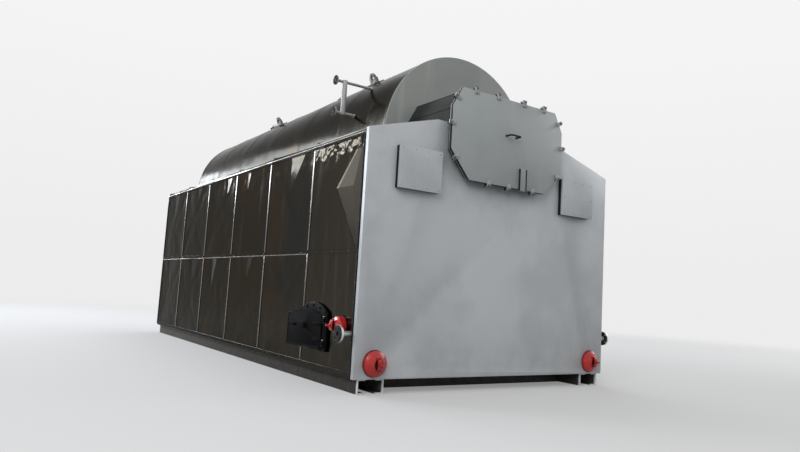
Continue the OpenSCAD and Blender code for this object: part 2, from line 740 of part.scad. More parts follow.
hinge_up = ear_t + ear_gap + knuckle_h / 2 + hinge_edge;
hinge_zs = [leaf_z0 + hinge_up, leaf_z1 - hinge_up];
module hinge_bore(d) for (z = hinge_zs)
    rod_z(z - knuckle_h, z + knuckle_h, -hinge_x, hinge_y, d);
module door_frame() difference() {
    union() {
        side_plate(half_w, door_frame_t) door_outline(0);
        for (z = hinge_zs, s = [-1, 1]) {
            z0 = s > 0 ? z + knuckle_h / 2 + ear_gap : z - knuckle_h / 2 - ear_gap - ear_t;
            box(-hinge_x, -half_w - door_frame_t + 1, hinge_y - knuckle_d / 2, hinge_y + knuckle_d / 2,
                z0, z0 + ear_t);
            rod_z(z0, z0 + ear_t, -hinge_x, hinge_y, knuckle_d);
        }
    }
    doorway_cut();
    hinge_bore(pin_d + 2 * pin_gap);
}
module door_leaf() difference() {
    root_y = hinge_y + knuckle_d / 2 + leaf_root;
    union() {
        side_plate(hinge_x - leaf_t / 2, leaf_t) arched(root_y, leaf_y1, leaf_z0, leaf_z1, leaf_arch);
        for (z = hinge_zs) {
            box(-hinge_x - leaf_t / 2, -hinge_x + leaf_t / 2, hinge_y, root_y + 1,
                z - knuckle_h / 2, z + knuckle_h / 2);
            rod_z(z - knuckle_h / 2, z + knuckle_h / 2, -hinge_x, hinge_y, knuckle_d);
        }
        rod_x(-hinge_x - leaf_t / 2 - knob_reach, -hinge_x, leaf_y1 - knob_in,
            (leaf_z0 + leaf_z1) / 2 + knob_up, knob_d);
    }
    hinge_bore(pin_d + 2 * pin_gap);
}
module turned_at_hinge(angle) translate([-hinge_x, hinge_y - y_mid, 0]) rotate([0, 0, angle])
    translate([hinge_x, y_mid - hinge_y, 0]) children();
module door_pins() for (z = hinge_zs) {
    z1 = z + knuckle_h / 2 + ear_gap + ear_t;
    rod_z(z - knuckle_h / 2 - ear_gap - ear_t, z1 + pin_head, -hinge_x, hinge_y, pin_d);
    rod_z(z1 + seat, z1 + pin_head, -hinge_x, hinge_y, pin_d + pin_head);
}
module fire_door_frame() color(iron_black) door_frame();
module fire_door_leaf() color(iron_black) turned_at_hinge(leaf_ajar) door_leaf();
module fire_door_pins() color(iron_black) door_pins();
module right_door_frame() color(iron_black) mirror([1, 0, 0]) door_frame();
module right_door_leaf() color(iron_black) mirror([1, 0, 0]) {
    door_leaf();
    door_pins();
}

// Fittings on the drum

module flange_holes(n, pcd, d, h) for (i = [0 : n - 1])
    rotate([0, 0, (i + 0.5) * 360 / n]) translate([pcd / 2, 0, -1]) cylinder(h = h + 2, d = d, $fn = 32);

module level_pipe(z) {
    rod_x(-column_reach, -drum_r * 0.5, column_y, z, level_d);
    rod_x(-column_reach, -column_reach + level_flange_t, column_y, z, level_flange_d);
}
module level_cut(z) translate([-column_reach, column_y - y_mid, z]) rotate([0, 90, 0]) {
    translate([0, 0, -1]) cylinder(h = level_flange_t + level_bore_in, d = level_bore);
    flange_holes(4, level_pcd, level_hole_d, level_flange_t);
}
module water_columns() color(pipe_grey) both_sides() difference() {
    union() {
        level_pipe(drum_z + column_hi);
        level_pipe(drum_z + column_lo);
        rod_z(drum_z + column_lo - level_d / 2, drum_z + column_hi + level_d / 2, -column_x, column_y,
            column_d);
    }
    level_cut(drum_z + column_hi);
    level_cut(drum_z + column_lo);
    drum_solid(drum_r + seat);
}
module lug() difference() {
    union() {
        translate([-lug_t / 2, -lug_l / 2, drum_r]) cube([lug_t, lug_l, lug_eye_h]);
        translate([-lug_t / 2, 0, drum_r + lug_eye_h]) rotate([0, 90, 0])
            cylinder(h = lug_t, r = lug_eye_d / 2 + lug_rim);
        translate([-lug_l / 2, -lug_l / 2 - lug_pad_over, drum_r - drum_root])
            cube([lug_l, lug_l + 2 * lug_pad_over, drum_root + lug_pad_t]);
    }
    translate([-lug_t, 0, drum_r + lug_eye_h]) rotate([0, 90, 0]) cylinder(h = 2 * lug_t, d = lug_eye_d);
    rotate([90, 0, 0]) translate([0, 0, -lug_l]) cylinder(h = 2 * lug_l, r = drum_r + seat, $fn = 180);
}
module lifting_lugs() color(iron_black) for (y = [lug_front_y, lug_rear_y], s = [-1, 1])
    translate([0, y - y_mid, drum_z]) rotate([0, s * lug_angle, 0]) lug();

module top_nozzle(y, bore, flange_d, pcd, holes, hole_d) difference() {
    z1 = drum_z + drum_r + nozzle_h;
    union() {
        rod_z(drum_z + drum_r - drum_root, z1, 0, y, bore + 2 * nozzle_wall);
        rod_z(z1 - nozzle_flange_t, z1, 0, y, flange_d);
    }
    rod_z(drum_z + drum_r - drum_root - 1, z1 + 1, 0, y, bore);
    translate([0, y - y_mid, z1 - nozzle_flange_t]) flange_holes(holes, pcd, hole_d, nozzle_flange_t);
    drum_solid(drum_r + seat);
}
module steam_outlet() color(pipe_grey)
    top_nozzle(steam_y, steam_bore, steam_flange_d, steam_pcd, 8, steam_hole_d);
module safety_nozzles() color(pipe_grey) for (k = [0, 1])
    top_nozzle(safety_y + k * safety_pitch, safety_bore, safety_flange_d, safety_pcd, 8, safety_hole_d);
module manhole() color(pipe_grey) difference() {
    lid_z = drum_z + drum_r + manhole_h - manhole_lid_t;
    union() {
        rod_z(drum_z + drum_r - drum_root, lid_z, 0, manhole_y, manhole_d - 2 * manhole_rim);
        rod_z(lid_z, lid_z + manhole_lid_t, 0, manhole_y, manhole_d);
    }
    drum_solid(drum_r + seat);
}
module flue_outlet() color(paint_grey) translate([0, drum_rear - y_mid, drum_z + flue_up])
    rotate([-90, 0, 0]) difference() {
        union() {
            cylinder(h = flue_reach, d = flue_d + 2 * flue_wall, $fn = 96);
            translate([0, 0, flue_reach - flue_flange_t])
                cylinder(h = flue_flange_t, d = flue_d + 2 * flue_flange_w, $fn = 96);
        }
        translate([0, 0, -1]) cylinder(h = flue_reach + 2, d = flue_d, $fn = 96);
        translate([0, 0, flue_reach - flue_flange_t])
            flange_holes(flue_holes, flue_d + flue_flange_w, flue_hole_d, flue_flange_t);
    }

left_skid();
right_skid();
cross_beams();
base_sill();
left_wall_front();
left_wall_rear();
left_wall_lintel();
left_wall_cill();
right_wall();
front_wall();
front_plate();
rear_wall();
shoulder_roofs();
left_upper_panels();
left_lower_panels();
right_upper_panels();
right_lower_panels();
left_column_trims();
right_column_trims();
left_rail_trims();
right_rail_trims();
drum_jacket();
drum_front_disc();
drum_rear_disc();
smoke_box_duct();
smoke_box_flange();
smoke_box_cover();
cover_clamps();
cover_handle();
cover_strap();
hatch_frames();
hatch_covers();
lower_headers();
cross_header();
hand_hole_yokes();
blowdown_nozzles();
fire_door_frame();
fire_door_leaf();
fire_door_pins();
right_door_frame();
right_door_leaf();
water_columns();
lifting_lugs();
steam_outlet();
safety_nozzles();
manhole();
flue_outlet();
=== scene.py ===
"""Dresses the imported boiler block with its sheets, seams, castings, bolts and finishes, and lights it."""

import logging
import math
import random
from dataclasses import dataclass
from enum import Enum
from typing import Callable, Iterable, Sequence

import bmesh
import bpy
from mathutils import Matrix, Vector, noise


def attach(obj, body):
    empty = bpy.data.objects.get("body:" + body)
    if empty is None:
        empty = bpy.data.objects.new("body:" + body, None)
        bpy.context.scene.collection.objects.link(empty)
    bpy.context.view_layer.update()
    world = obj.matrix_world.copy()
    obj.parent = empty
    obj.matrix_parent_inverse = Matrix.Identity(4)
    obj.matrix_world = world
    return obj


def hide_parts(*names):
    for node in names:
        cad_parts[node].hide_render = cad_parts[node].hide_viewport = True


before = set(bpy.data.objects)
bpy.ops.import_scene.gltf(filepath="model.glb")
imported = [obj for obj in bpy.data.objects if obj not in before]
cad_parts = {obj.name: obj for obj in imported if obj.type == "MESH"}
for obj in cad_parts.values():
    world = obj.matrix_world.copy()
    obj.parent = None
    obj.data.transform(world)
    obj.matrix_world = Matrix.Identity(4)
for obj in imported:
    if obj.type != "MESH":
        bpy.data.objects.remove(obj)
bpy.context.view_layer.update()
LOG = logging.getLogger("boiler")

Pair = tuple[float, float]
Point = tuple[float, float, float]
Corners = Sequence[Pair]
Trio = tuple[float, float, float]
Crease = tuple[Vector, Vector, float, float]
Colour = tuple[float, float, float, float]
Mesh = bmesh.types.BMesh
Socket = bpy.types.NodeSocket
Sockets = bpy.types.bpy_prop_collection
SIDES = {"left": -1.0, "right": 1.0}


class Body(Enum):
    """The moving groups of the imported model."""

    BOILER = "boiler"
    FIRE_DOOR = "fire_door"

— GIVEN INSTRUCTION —
Nothing beyond the required lines should be retyped: start with the line that contains "left_skid();" and finish with the line that contains "imported = [obj".

— COMPLETED EXERCISE —
left_skid();
right_skid();
cross_beams();
base_sill();
left_wall_front();
left_wall_rear();
left_wall_lintel();
left_wall_cill();
right_wall();
front_wall();
front_plate();
rear_wall();
shoulder_roofs();
left_upper_panels();
left_lower_panels();
right_upper_panels();
right_lower_panels();
left_column_trims();
right_column_trims();
left_rail_trims();
right_rail_trims();
drum_jacket();
drum_front_disc();
drum_rear_disc();
smoke_box_duct();
smoke_box_flange();
smoke_box_cover();
cover_clamps();
cover_handle();
cover_strap();
hatch_frames();
hatch_covers();
lower_headers();
cross_header();
hand_hole_yokes();
blowdown_nozzles();
fire_door_frame();
fire_door_leaf();
fire_door_pins();
right_door_frame();
right_door_leaf();
water_columns();
lifting_lugs();
steam_outlet();
safety_nozzles();
manhole();
flue_outlet();
=== scene.py ===
"""Dresses the imported boiler block with its sheets, seams, castings, bolts and finishes, and lights it."""

import logging
import math
import random
from dataclasses import dataclass
from enum import Enum
from typing import Callable, Iterable, Sequence

import bmesh
import bpy
from mathutils import Matrix, Vector, noise


def attach(obj, body):
    empty = bpy.data.objects.get("body:" + body)
    if empty is None:
        empty = bpy.data.objects.new("body:" + body, None)
        bpy.context.scene.collection.objects.link(empty)
    bpy.context.view_layer.update()
    world = obj.matrix_world.copy()
    obj.parent = empty
    obj.matrix_parent_inverse = Matrix.Identity(4)
    obj.matrix_world = world
    return obj


def hide_parts(*names):
    for node in names:
        cad_parts[node].hide_render = cad_parts[node].hide_viewport = True


before = set(bpy.data.objects)
bpy.ops.import_scene.gltf(filepath="model.glb")
imported = [obj for obj in bpy.data.objects if obj not in before]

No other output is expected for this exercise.